WHAT YOU NEED TO DO: Return a copy of each line that holds the string "scene".

SOURCE DATA:
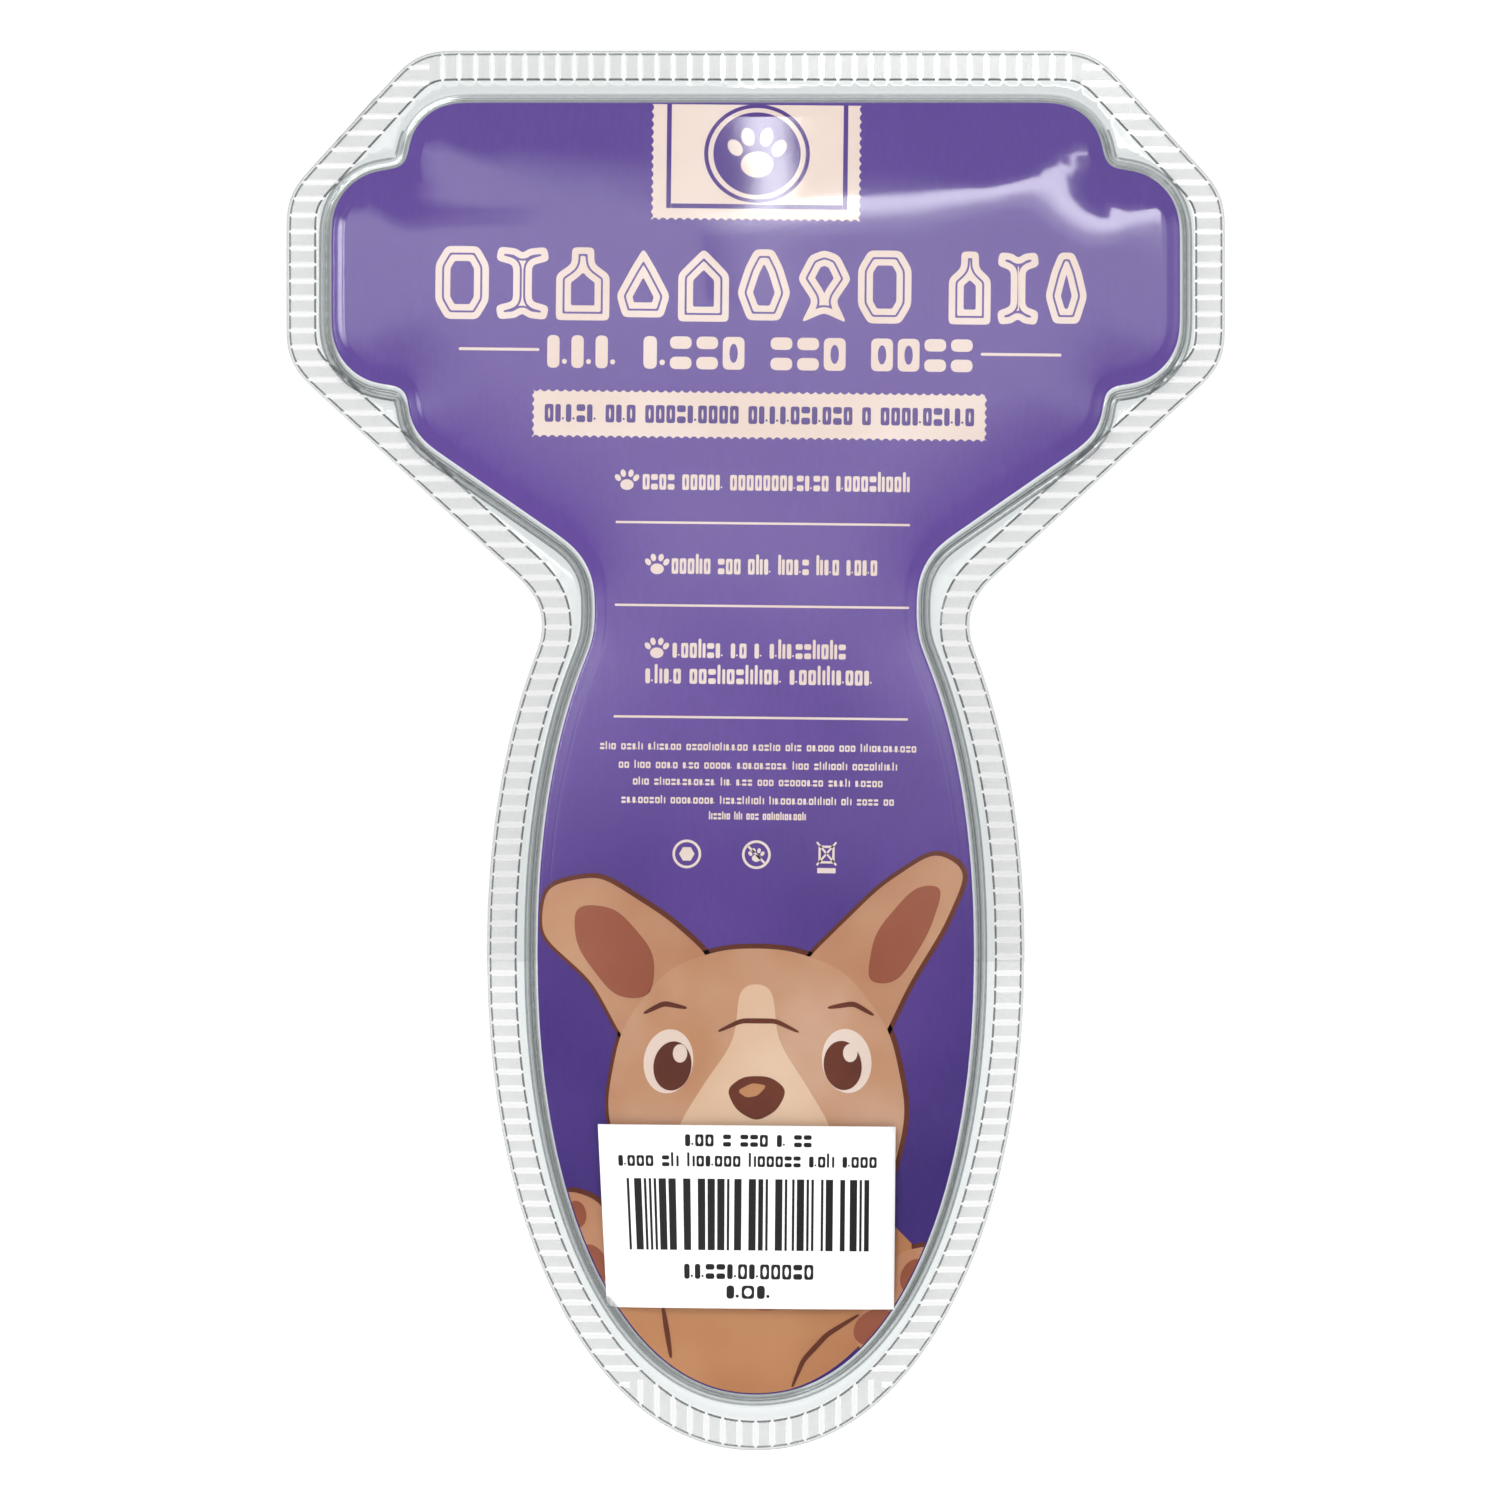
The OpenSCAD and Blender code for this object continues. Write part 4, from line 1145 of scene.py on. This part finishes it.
def make_stage():
    scene = bpy.context.scene
    scene.view_settings.view_transform = "Standard"
    scene.cycles.transparent_max_bounces = 32
    world = bpy.data.worlds.new("studio")
    world.use_nodes = True
    tree = world.node_tree
    background = tree.nodes["Background"]
    path = tree.nodes.new("ShaderNodeLightPath")
    level = tree.nodes.new("ShaderNodeMapRange")
    level.inputs["To Min"].default_value = 0.78
    level.inputs["To Max"].default_value = 1.02
    tree.links.new(path.outputs["Is Camera Ray"], level.inputs["Value"])
    tree.links.new(level.outputs[0], background.inputs["Strength"])
    background.inputs["Color"].default_value = WHITE
    scene.world = world

    paint = Paint("floor")
    white = paint.add("BsdfDiffuse", {"Color": (0.9, 0.9, 0.9, 1)}).outputs[0]
    lift = paint.add("Emission", {"Color": WHITE, "Strength": 0.5}).outputs[0]
    floor = paint.done(paint.add("AddShader", {0: white, 1: lift}).outputs[0])
    plane("floor", (0, 0, TIP * MM - 0.55), (0, 0, 1), 30, 30, floor).visible_glossy = False

    middle = Vector((0, 0, (TIP + 122) * MM))
    area_light("key", (-0.9, -1.3, 0.7), middle, 1.0, 14)
    area_light("fill_front", (0.8, 1.3, 0.6), middle, 1.0, 16)

    back = glow("card_back", [(0.40, 0.01), (0.47, 0.03), (0.5, 0.32), (0.55, 1.1), (0.59, 1.4),
                              (0.605, 1.35), (0.628, 0.05), (1.0, 0.05)],
                [(0.0, 0.3), (0.25, 0.3), (0.29, 0.9), (0.72, 1.0), (0.735, 0.1), (0.745, 4.0), (0.77, 4.0),
                 (0.78, 0.1)])
    mirror_card("reflect_back", (0, -2.2, middle.z), (0, 1, 0), 4.0, 4.0, back)
    band = glow("card_band", [(0.0, 1.3), (0.35, 2.4), (0.7, 6.0), (1.0, 6.0)],
                [(0.0, 1.0), (0.85, 1.0), (1.0, 0.22)])
    mirror_card("reflect_band", (0.26, -2.19, middle.z + 0.38), (0, 1, 0), 0.62, 0.16, band)
    streak = glow("card_streak", [(0.0, 9.0), (1.0, 9.0)], [(0.0, 0.3), (0.3, 1.0), (0.7, 1.0), (1.0, 0.3)])
    mirror_card("reflect_streak", (0.008, -2.18, middle.z + 0.57), (0, 1, 0), 0.036, 0.26, streak)
    front = glow("card_front", [(0.0, 0.5), (0.35, 0.7), (0.6, 1.2), (0.62, 3.5), (1.0, 3.5)],
                 [(0.0, 1.0), (0.4, 1.0), (0.41, 0.3), (1.0, 0.3)])
    mirror_card("reflect_front", (0, 2.4, middle.z + 0.4), (0, -1, 0), 3.4, 3.4, front)


make_camera()
make_shells()
make_card()
make_paper()
make_label_print()
make_kit()
make_stage()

COMPLETE RESPONSE:
The OpenSCAD and Blender code for this object continues. Write part 4, from line 1145 of scene.py on. This part finishes it.
    scene = bpy.context.scene
    scene.view_settings.view_transform = "Standard"
    scene.cycles.transparent_max_bounces = 32
    scene.world = world